Essa è indice della potenza che “ciò che è stato” conserva una volta che il luogo di distribuzione della sua nascita e della sua esistenza è venuto meno. L'opera di Pasolini – tanto cinematografica (se il cinema è creatore di durate, di blocchi spazio-temporali) che letteraria – può dunque definirsi una poetica delle “sopravvivenze” (Nach-leben)7. Nelle Ceneri di Gramsci, a proposito dell'esistenza dissipativa dei Lumpen, Pasolini parla di “sopravvivenza”, non vita ma “forse più lieta della vita” (Pasolini, 2015, pp. 60-61). Il dopo-vivere delle sopravvivenze crea infatti un contrattempo, un resto che, tra la vita e la morte, conserva la traccia “mnemonica” dell' “origine” – del clinamen sopra-venuto casualmente nella materia – e resiste al flusso e alla dissoluzione coagulandosi in molteplici forme:
Impuri segni che di qui sono passati
vecchi ubriachi di Ponte, antiche
prostitute, frotte di sbandata
ragazzaglia: impure tracce…
(p. 36)
Se l'intreccio che si scioglie quasi subito resiste solo pochissimo al flusso incodificato della caduta, la ri-scrittura delle sue tracce può innescare una serie di movimenti di ri-torno, invertire e rovesciare il tempo complicandolo e rendendolo, in un certo senso, reversibile. “In un singolo tempo […] stanno celati molti attimi” (Lucrezio, 2004, p. 307, IV, vv. 794-796) scrive Lucrezio, non a caso, proprio nella sua trattazione dei simulacri, ad un tempo immagini e fantasmi che colpiscono i nostri sensi senza posa, involontariamente.
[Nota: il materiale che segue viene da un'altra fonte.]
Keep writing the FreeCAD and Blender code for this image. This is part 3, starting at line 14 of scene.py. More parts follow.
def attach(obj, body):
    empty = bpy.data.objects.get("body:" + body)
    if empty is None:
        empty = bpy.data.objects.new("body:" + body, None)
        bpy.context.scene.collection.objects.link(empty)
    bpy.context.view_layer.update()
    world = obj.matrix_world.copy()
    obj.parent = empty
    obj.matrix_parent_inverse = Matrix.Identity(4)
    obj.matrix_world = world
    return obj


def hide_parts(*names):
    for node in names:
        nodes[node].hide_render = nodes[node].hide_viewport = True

La poetica delle sopravvivenze dunque ci consegna un nuovo pensiero della ripetizione che non ha nulla a che fare con la ripetizione della rimozione del caso dalla struttura, ma con una ripetizione differenziale che sottrae all'evento ogni carattere “miracoloso”.
Nel ritmo dei suoi ri-torni, la poesia serializza l'evento, produce una carambola di incontri fortuiti e potenzialmente efficaci in cui esso può durare.
È ciò che Pasolini immagina nella sua Profezia prefigurando l'arrivo dei Persiani che, giunti dal Terzo Mondo, potranno incontrare altri esclusi che abitano i regni della fame e potranno, solo a partire da questo incontro duraturo (poetico), distruggere la vecchia civiltà, “sciogliere i vincoli” (p. 436, VI, v. 356) dei foedera marziali, configurandosi come una “classe” che – “minima” coagulazione di corpi indocili, emergere politico della natura – dismette ogni carattere di classe per ri-iniziare la storia, “con le bandiere rosse di Trotzky al vento…”(Pasolini, 1998, p. 862). La poesia ci permette dunque di pensare una catastrofe che non rimuova la potenza distruttrice e creatrice del clinamen, ma, serializzandosi, la rinnovi.
Così nell'opera di Pier Paolo Pasolini il clinamen che ha prodotto la creatura continua a ri-prodursi: Riccetto, Tommaso, Accattone, Innocenti Totò e Ninetto, sono immagine di un legame naturale, di un intreccio di creature precario e duraturo ad un tempo che, sospeso sul nulla, evoca il dono dell'esserci contingente e ingiustificabile delle cose (es gibt) che si rinnova nelle forme poetiche per ricordarci che il clinamen una volta è stato possibile.
Se la nascita di una forma si staglia sempre sul triplice abisso del “poter non essere stata”, del “poter essere breve”, del “poter non essere più”, è proprio nel senza-fondo del suo evento che possiamo leggere il nuovo “compito di una politica mondiale” che assuma “il nichilismo come metodo” per riconsegnare la natura (e con essa la storia) alla felicità mondana della sua caducità, al “ritmo del suo eterno trapassare” (Benjamin, 2008, pp. 512-513).
Nel momento in cui l'incedere del neocapitalismo rischia di far perdere persino le tracce dei suoi rimossi, la poesia è dunque l'operazione prettamente materialista messa in campo da Pasolini; l' “organizzazione del pessimismo” che, esponendo “le cose della natura” nella loro oscurità al di là di ogni salvezza – secondo la legge d’amore di Venere8 – restituisce al clinamen la potenza custodita nella doppia traduzione del termine caso: insieme hasard e chance.
Nella memoria poetica, la creatura, la sua apparizione fugace, nomina infatti la grazia immanente di un im-previsto che, sorto una volta dal nulla, potrebbe di nuovo, inaspettatamente, sopra-vivere, ac-cadere.
È per questa natura che, per Pasolini come per Lucrezio, è sempre ed ancora possibile lottare, immaginare, resistere alla catastrofe.